The 2007 proxy season is the first in which most companies will have to comply with the SEC’s new rules on the disclosure of executive compensation. These rules require companies to disclose a variety of information about executive pay and benefits, including a “total compensation” figure. Although these rules are intended to improve transparency for the benefit of shareholders, an unwelcome side effect may be increased litigation challenging executive compensation and naming corporate directors as defendants. Fortunately, the best defense to such claims remains what it has always been: a fully informed board of directors acting in good faith after following a documented process designed to bring all pertinent information to the board’s attention.

The first litigation risk to consider in connection with the new rules is a claim that the board’s approval of an executive compensation package was a breach of fiduciary duty. In the past, the plaintiffs’ bar has not been very successful in asserting these claims. The best example of this is the decision in In re Walt Disney Co. Deriv. Litig., 906 A.2d 27 (Del. 2006), in which the Delaware Supreme Court held that the directors of Disney did not breach their fiduciary duties by awarding Michael Ovitz a severance package valued at $130 million, after he spent only fourteen months on the job.

The Disney court, however, did state clearly that Disney’s compensation committee did not come close to adhering to “best practices” in approving Ovitz’s severance package. The chancery court even hinted that the result in the case could have been different had the alleged misconduct occurred in today’s climate of evolving governance norms rather than in 1997. In addition, at least two cases alleging breach of fiduciary duty in connection with executive compensation have settled for nontrivial amounts in the past few years (albeit before the Disney decision). In 2005, Abercrombie & Fitch settled shareholder claims alleging waste of corporate assets by slashing its CEO’s $12 million bonus in half and denying him new stock options for two years. In the same year, Fairchild Corporation settled similar claims on similar terms.

The best way to limit the risk of such claims is to ensure that the board acts in an informed manner following an appropriate deliberative process. Courts are more inclined to credit such a process when the following steps, among others, are followed. The compensation committee should take the lead in compensation decisions, and it should retain and rely on an outside expert in executive compensation. This expert should make formal presentations at appropriate times to the compensation committee. The committee should meet as many times as necessary to make a fully informed decision. The length of those meetings should be commensurate with the materiality of the compensation issues being discussed, as courts have found relatively short meetings indicative of a lack of informed discussion. Directors should receive notice of the meeting and the agenda sufficiently in advance to allow them to familiarize themselves with the topics.
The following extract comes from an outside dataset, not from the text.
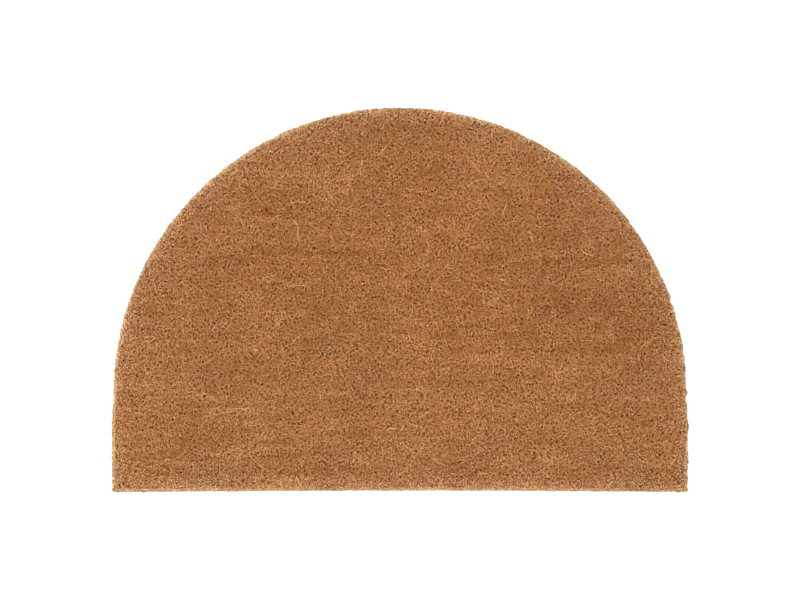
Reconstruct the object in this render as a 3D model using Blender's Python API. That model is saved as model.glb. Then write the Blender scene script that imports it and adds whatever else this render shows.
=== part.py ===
"""Half-round coir doormat: a dense coir pile on a die-cut backing sheet, lying flat.

Lengths are in metres and +Z is up. The origin is on the floor, in the middle of the mat's
bounding box. The straight front edge faces -Y and the crown of the arc faces +Y.
"""

import math

import bmesh
import bpy

# Driving dimensions.
WIDTH = 0.600  # along the straight front edge
DEPTH = 0.400  # from the front edge to the crown of the arc
THICKNESS = 0.015  # from the floor to the mean height of the pile
BACKING_THICKNESS = 0.002
SEAM_GAP = 0.0003  # between the backing and the foot of the pile
BACKING_LIP = 0.0008  # how far the backing shows past the pile, all round

# The cut isn't a perfect half-round.
ARC_RADIUS = 0.2985
FLARE_LENGTH = 0.030  # the flanks widen from the arc's radius to half the width over this length
FRONT_BOW = 0.0015  # the front edge is drawn in by this much at its middle
CUT_WANDER = 0.0005  # the arc bulges on its right half and is drawn in on its left half, by this much

# The pile was brushed and sheared, which leaves a soft shoulder and long low waves.
SHOULDER = 0.0022  # the rim's tufts spread, so the top edge is rounded by this much
LONG_WAVE = (0.00035, 0.230, 0.052, 0.4)  # height, wavelength along X and Y, phase
CROSS_WAVE = (0.00020, -0.117, 0.037, 2.2)
WAVE_FADE = 0.020  # the waves die out over this distance from the rim

# How finely the curves are drawn.
ARC_STEP = math.radians(2.0)
FRONT_STEP = 0.015
FLARE_STEPS = 4
SHOULDER_STEPS = 3
TOP_CELL_X = 0.020
TOP_CELL_Y = 0.008
SHARP_ANGLE = math.radians(35.0)
SAME_PLACE = 0.00001  # two heights closer than this are the same one
LEVEL = 0.999  # least upward part of a level face's normal

FRONT_Y = -DEPTH / 2
SPRING_Y = DEPTH / 2 - ARC_RADIUS  # where the flanks end and the arc begins
PILE_FOOT = BACKING_THICKNESS + SEAM_GAP

COIR_TAN = (0.376, 0.156, 0.056)
COIR_ROUGHNESS = 0.95
BACKING_CREAM = (0.60, 0.49, 0.32)
BACKING_ROUGHNESS = 0.6


def clear_scene():
    for obj in list(bpy.data.objects):
        bpy.data.objects.remove(obj)


def finish(name, colour, roughness):
    """A plain Principled material."""
    material = bpy.data.materials.new(name)
    material.use_nodes = True
    shader = material.node_tree.nodes["Principled BSDF"]
    shader.inputs["Base Color"].default_value = (*colour, 1.0)
    shader.inputs["Roughness"].default_value = roughness
    shader.inputs["Metallic"].default_value = 0.0
    return material


def front_edge(inset):
    """The front edge's points, from left to right, drawn in at its middle."""
    steps = round(WIDTH / FRONT_STEP)
    for i in range(steps + 1):
        along = 2 * i / steps - 1
        yield (WIDTH / 2 - inset) * along, FRONT_Y + inset + FRONT_BOW * (1 - along * along)


def right_flare(inset):
    """The points where the right flank widens, from the front up to just below the arc's end."""
    for i in range(FLARE_STEPS):
        drop = 1 - i / FLARE_STEPS
        ease = (1 - math.cos(math.pi * drop)) / 2
        yield ARC_RADIUS + (WIDTH / 2 - ARC_RADIUS) * ease - inset, SPRING_Y - drop * FLARE_LENGTH


def arc(inset):
    """The arc's points, from its right end over the crown to its left end."""
    steps = round(math.pi / ARC_STEP)
    for i in range(steps + 1):
        angle = math.pi * i / steps
        radius = ARC_RADIUS - inset + CUT_WANDER * math.sin(2 * angle) ** 3
        yield radius * math.cos(angle), SPRING_Y + radius * math.sin(angle)


def half_round(inset):
    """The mat's outline, counter-clockwise from the front left corner, drawn in all round by inset."""
    right = list(right_flare(inset))
    left = [(-x, y) for x, y in reversed(right)]
    return [*front_edge(inset), *right, *arc(inset), *left]


def cut_sheet(inset, bottom, top):
    """A flat solid of the mat's outline, with a single face on each side."""
    solid = bmesh.new()
    foot = solid.faces.new([solid.verts.new((x, y, bottom)) for x, y in half_round(inset)])
    risen = bmesh.ops.extrude_face_region(solid, geom=[foot])["geom"]
    top_verts = [item for item in risen if isinstance(item, bmesh.types.BMVert)]
    bmesh.ops.translate(solid, verts=top_verts, vec=(0.0, 0.0, top - bottom))
    bmesh.ops.recalc_face_normals(solid, faces=solid.faces)
    return solid


def to_object(solid, name, material, collection):
    """Writes the shape to a mesh and gives it its object, name and material."""
    bmesh.ops.triangulate(solid, faces=solid.faces)
    mesh = bpy.data.meshes.new(name)
    solid.to_mesh(mesh)
    solid.free()
    mesh.materials.append(material)
    mesh.shade_smooth()
    mesh.set_sharp_from_angle(angle=SHARP_ANGLE)
    obj = bpy.data.objects.new(name, mesh)
    collection.objects.link(obj)
    return obj


def round_the_shoulder(solid):
    """Rounds the top rim, where the outermost tufts have nothing beside them."""
    top = max(solid.faces, key=lambda face: face.calc_center_median().z)
    bmesh.ops.bevel(
        solid,
        geom=list(top.edges),
        offset=SHOULDER,
        segments=SHOULDER_STEPS,
        profile=0.5,
        affect="EDGES",
    )


def cut_top(solid, place, normal):
    """Cuts the level top along one upright plane."""
    faces = [face for face in solid.faces if face.normal.z > LEVEL]
    edges = {edge for face in faces for edge in face.edges}
    verts = {vert for face in faces for vert in face.verts}
    bmesh.ops.bisect_plane(
        solid,
        geom=[*faces, *edges, *verts],
        dist=SAME_PLACE,
        plane_co=place,
        plane_no=normal,
    )


def cut_top_into_cells(solid):
    """Cuts the top along a grid, so that it can follow the pile's waves."""
    columns = math.floor(WIDTH / 2 / TOP_CELL_X)
    rows = math.floor(DEPTH / 2 / TOP_CELL_Y)
    for column in range(-columns, columns + 1):
        cut_top(solid, (column * TOP_CELL_X, 0, 0), (1, 0, 0))
    for row in range(-rows, rows + 1):
        cut_top(solid, (0, row * TOP_CELL_Y, 0), (0, 1, 0))


def room_to_rim(x, y):
    """About how far a point of the top is from the mat's cut edge."""
    to_front = y - FRONT_Y
    if y > SPRING_Y:
        return min(to_front, ARC_RADIUS - math.hypot(x, y - SPRING_Y))
    return min(to_front, ARC_RADIUS - abs(x))


def pile_wave(x, y):
    """How far the sheared pile stands above or below its mean height."""
    room = max(0.0, room_to_rim(x, y) - BACKING_LIP - SHOULDER)
    fade = min(1.0, room / WAVE_FADE)
    return fade * sum(
        height * math.sin(2 * math.pi * (x / wave_x + y / wave_y) + phase)
        for height, wave_x, wave_y, phase in (LONG_WAVE, CROSS_WAVE)
    )


def backing(collection):
    """The sheet that the coir is set in. Its cut edge shows as a pale line round the pile."""
    solid = cut_sheet(0.0, 0.0, BACKING_THICKNESS)
    cream = finish("backing_sheet", BACKING_CREAM, BACKING_ROUGHNESS)
    return to_object(solid, "backing", cream, collection)


def pile(collection):
    """The coir itself: upright fibres, packed into one springy slab and sheared level."""
    solid = cut_sheet(BACKING_LIP, PILE_FOOT, THICKNESS)
    round_the_shoulder(solid)
    cut_top_into_cells(solid)
    for vert in solid.verts:
        if abs(vert.co.z - THICKNESS) < SAME_PLACE:
            vert.co.z += pile_wave(vert.co.x, vert.co.y)
    return to_object(solid, "pile", finish("coir", COIR_TAN, COIR_ROUGHNESS), collection)


def main():
    clear_scene()
    doormat = bpy.data.collections.new("half_round_coir_doormat")
    bpy.context.scene.collection.children.link(doormat)
    backing(doormat)
    pile(doormat)


main()
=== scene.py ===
"""Half-round coir doormat: its fibres, its backing and the plain setting it is shown in.

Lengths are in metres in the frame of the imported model: +X along the straight front edge, +Y towards
the crown of the arc and +Z up out of the pile, with the origin on the floor under the mat's middle.
"""

import math

import bpy
import numpy as np
from bpy.props import FloatProperty, FloatVectorProperty, IntProperty, PointerProperty
from bpy.types import Operator, Panel, PropertyGroup
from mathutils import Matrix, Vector


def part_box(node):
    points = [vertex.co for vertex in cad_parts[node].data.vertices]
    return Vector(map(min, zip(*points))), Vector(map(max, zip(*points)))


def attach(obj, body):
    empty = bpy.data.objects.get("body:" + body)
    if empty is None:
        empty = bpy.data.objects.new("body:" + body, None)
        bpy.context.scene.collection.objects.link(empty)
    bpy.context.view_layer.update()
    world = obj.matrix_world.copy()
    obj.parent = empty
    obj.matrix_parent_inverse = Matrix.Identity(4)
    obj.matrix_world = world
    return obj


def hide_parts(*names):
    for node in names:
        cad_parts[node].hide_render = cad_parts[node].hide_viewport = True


bl_info = {
    "name": "Half-round coir doormat",
    "version": (1, 0, 0),
    "blender": (4, 5, 0),
    "location": "3D View > Sidebar > Doormat",
    "description": "Makes the fibres, the backing and the setting of a half-round coir doormat",
    "category": "Object",
}

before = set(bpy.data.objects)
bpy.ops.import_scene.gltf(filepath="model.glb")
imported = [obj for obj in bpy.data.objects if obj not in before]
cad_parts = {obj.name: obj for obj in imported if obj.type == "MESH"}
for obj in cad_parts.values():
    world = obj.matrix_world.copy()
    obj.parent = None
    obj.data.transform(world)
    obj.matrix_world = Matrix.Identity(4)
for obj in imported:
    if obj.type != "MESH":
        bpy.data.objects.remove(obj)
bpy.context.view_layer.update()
BACKING_LOW, BACKING_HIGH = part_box("backing")
PILE_LOW, PILE_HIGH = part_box("pile")
WIDTH = BACKING_HIGH.x - BACKING_LOW.x
DEPTH = BACKING_HIGH.y - BACKING_LOW.y
FRONT = BACKING_LOW.y
MM = 0.001
COIR = "coir_fibres"  # the name of the material that all fibres share
FULL_TURN = 2 * math.pi

# The UV map in which each fibre has a cell of its own, and the values that each point of a fibre carries.
FIBRE_MAP = "OFBake"
# A fibre's shade holds its own tone and also the painted shade of the pits, the painted highlight of
# their lips and the painted light near the rim.
SHADE = "shade"  # 0 for the darkest husk, 1 for the palest straw
REDNESS = "redness"  # below 0 for greyer fibres, above 0 for redder ones
HEIGHT = "height"  # 0 at the root and 1 at the cut tip
UPWARDS = 2.4  # how strongly a fibre's sides face upwards, as against their own way

# Broad soft marks that the loom and the brush left: middle X and Y, half length along X, half width
# along Y, all in millimetres, then how much paler and how much redder the fibres are there.
MARKS = (
    (-22, 172, 66, 15, -0.10, -1.1),
    (186, -7, 82, 14, -0.12, -0.5),
    (176, 60, 58, 13, -0.08, -0.4),
    (185, 38, 92, 2.5, -0.11, -0.4),
    (250, -30, 28, 40, -0.08, -0.5),
    (-165, 40, 48, 3, -0.11, -0.4),
    (-95, 51, 62, 4, -0.07, -0.2),
    (-125, 88, 50, 7, -0.07, -0.3),
    (-140, 94, 6, 3, -0.45, -0.2),
    (-157, 115, 2.5, 2, -0.40, -0.2),
    (-172, 99, 8, 6, 0.18, 0.3),
    (0, -178, 330, 4.5, -0.09, -0.4),
    (240, -177, 50, 4, -0.05, -0.2),
    (0, -165, 330, 4.5, 0.04, 0.1),
    (235, -164, 60, 6.5, 0.09, 0.2),
    (-225, -166, 60, 8, 0.08, 0.2),
    (5, -5, 2.5, 70, 0.10, 0.3),
    (113, 0, 2.5, 32, 0.12, 0.4),
    (62, 40, 62, 110, -0.01, 0.4),
    (-65, 33, 70, 34, -0.02, 0.3),
    (94, -62, 75, 7, 0.10, 0.5),
    (-20, -122, 260, 50, 0.075, 0.3),
    (125, -46, 55, 18, -0.08, 0.0),
    (135, -174, 15, 7, 0.16, 0.6),
    (268, -150, 20, 30, 0.10, 0.6),
    (-270, -130, 22, 60, 0.07, 0.4),
    (-294, -130, 12, 70, 0.12, 0.2),
    (0, -194, 330, 8, 0.08, 0.4),
)
MARK_SEED = 5
MARK_WANDERS = ((4, 38 * MM), (2, 13 * MM))  # how many millimetres the marks wander, and over what length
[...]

Directors should also receive a full draft of any proposed compensation agreement, a summary of its key provisions, and, perhaps most importantly, an analysis of the aggregate cost to the company. Surprisingly, a recent survey by PricewaterhouseCoopers and the Corporate Board Member magazine found that less than half of the directors surveyed said their boards use tally sheets to add up an executive’s total compensation.

Directors should also ensure that they understand the legal standard that will be applied to their decisions. While compensation decisions are normally subject to review under the deferential business judgment standard, if a compensation arrangement is deemed to be a defensive measure intended to ward off a takeover the court may apply the more stringent standard of review articulated in Unocal Corp. v Mesa Petroleum Co., 493 A.2d 946 (Del. 1985).

The second litigation risk to consider in connection with the new rules is a claim alleging that the company’s new disclosures are false and misleading in violation of the Securities Exchange Act. In addition to alleging that companies failed to comply with the new rules, plaintiffs taking this route could argue that what is being disclosed for the first time in 2007 was a material omission from earlier public filings.

Claims of this nature are not typically leveled against directors. Rather, they are filed as class actions against the company and its executives. Given the requirement that plaintiffs in such actions plead and prove loss causation, companies are unlikely to see many of these claims unless their new compensation disclosure triggers a dramatic decline in their share price.

The biggest risk to companies under the new disclosure rules may not be shareholder litigation, but shareholder activism and negative press coverage. With names like Richard Grasso (the former CEO of the New York Stock Exchange) and Robert Nardelli (the former CEO of Home Depot) on the front pages of the nation’s newspapers, combined with continuing fallout from allegations of options backdating, the focus of shareholders and the press on executive compensation has perhaps never been higher. Even President Bush, in his “State of the Economy” speech on January 31, 2007, called on corporate boards to pay more attention to executive compensation, stating that “salaries and bonuses of CEOs should be based on their success at improving their companies and bringing value to their shareholders.”

The SEC’s new disclosure regime may provide more grist for this mill by giving shareholder activists, labor unions and political leaders more easily understood data on executive compensation. Although the new disclosures will allow companies to explain the reasoning behind their compensation decisions, it is doubtful that these explanations, however compelling, will satisfy all of these constituents. Companies will likely feel increased shareholder pressure to align executive compensation more closely with total shareholder return. Companies will also likely see an increased number of shareholder proposals for shareholder approval of decisions related to executive compensation.